Pub Date: June 21st, 2005
ISBN: 0-595-35466-1

Privatized paramilitaries go ballistic on Arab terrorists in this boisterous thriller.

When his wife is killed in a post-9/11 mall bombing, retired CIA special-ops officer Martin Dallas itches to rejoin the war on terror. He gets his chance when Vietnam buddy and wealthy industrialist Bill Carnahan recruits him to lead a private mission to take some old Soviet suitcase nuclear bombs off the black market. Free of the constraints of official American rules of engagement, Dallas and his international team of goodhearted mercenaries accomplish this task with maximum carnage, only to discover that three bombs have already been bought by Palestinian militants and are en route to targets in Israel and Texas. Carnahan reconfigures the mission, instructing Dallas to blow up Jerusalem’s Al-Aqsa mosque with an atomic micro-blast that will, he theorizes, intimidate the Islamists into giving up their terrorist ambitions. Impressed with this reasoning but full of misgivings, Dallas find himself in the most agonizing of clichéd thriller conundrums: To defeat the terrorists, he must become one. His dilemma suggests that a muscle-bound but weak-willed American can only prevail by casting aside humanitarian niceties to torture, slaughter and, if necessary, nuke terrorists into submission. Unshackled from his insipid, thinly-drawn marriage, Dallas scarfs Twinkies and savors every weapons spec down to the details of their M-16 ammo.
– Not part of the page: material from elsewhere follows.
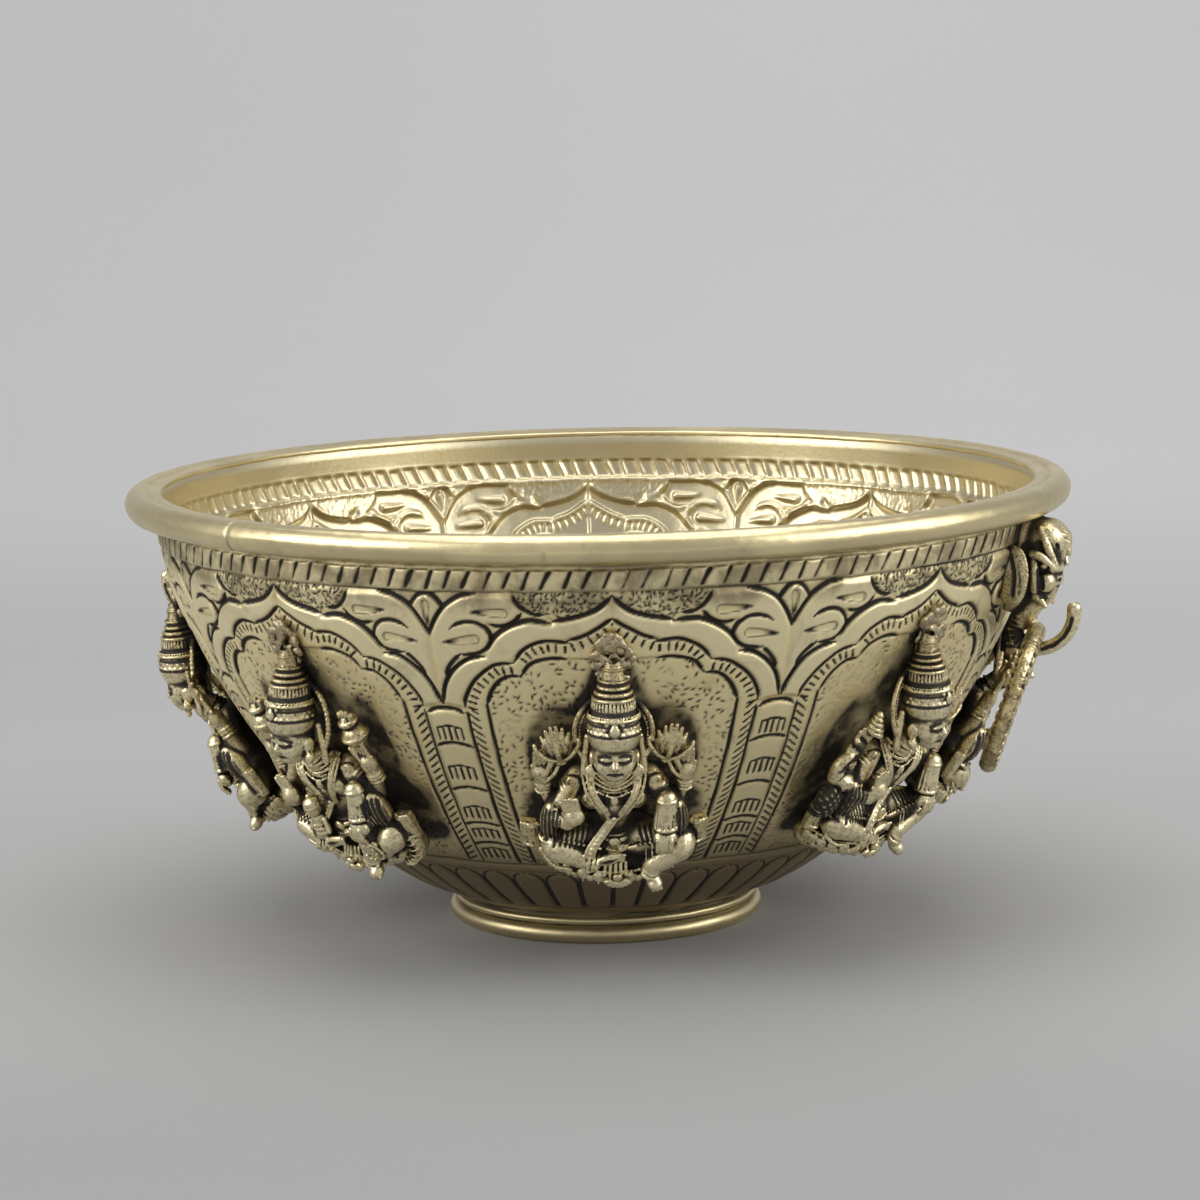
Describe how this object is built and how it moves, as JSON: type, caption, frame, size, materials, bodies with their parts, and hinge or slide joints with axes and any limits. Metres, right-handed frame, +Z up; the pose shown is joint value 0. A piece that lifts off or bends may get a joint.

Otherwise, Pels has concocted an engrossing–if ponderous and often juvenile–adventure story. Though the narrative flags during volleys of stilted trash-talk between Dallas (“You will soon scream like a woman and beg to tell me everything I wish to know”) and the terrorists (“Kafir subhuman…I fear not”), the action set pieces justify the longueurs.

Dubious security strategizing aside, Pels serves up plenty of red meat for arm-chair commandos.